El miedo es un importante mecanismo de supervivencia. En las situaciones en las que la vida se ve amenazada, produce una descarga de adrenalina que puede salvarnos de la muerte.
El miedo también sirve a los niños en otras situaciones, en apariencia menos extremas. Puede impedir que un niño se aventure en un callejón oscuro de una zona peligrosa, o que se detenga a hablar con un extraño, o que trepe por una ladera rocosa y demasiado empinada.
También tiene un lado negativo. Cuando es irracional, basado en distorsiones de la percepción, o resultado de asociaciones negativas que se han impreso psicológicamente en la mente del niño, el miedo puede paralizar física y emocionalmente.
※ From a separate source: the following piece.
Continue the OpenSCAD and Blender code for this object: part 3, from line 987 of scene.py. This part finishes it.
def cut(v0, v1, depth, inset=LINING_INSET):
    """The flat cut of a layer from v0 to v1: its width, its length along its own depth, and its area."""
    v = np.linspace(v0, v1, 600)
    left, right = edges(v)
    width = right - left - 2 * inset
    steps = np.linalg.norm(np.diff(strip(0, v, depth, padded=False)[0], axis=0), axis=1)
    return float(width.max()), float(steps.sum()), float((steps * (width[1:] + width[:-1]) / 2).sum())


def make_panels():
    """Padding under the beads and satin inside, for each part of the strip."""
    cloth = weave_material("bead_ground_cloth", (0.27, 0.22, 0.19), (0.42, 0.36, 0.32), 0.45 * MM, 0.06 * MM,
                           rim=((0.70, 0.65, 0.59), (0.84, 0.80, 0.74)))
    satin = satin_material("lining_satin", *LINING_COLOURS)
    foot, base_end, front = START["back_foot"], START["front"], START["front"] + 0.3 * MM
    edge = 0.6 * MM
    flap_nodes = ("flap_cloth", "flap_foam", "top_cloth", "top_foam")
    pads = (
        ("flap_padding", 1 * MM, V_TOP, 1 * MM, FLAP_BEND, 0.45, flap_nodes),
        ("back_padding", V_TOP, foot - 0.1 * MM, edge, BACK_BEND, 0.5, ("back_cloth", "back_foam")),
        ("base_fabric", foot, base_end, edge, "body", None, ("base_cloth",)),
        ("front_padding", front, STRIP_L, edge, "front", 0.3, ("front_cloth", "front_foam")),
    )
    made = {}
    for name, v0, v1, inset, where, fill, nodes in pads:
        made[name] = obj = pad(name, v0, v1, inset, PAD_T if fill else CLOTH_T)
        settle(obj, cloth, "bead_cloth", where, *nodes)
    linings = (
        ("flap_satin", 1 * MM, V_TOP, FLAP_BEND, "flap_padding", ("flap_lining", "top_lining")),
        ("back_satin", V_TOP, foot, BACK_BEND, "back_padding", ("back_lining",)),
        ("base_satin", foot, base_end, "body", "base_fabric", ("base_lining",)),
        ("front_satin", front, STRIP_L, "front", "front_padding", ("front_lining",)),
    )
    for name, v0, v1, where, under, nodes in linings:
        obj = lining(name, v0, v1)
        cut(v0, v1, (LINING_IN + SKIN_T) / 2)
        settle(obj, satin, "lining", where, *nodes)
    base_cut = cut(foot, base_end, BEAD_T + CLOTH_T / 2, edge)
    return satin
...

Por ejemplo, una niña de siete años que aún no sepa leer bien y se sienta mal por ello evitará leer en voz alta siempre que le sea posible; cada vez que la maestra le pida que lea para toda la clase, se atemorizará y se inhibirá, y esta angustia magnificará sus problemas de lectura. Convencida de que es irremediablemente inepta para leer, sólo leerá cuando la obliguen las circunstancias. Si el problema subyacente no se resuelve, la falta de confianza en sí misma, su autocondicionamiento negativo, su bajo nivel de flexibilidad emocional y su miedo no harán más que afectar sus elecciones posteriores relacionadas con los estudios y producir monumentales barreras psicológicas que le obstaculizarán el camino a la realización.
Obviamente, al niño con déficits específicos e identificables debe brindársele la asistencia apropiada. Pero acaso esta asistencia no resulte suficiente. También hay que ayudar lo a descubrir que existen estrategias que pueden reducir su vulnerabilidad y sus miedos a exponerse al fracaso y al ridículo, reales o imaginarios. Una vez que aprenda a pensar con listeza, se dará cuenta de que hay alternativas viables para la actitud de dejarse incapacitar emocionalmente por los reveses temporarios.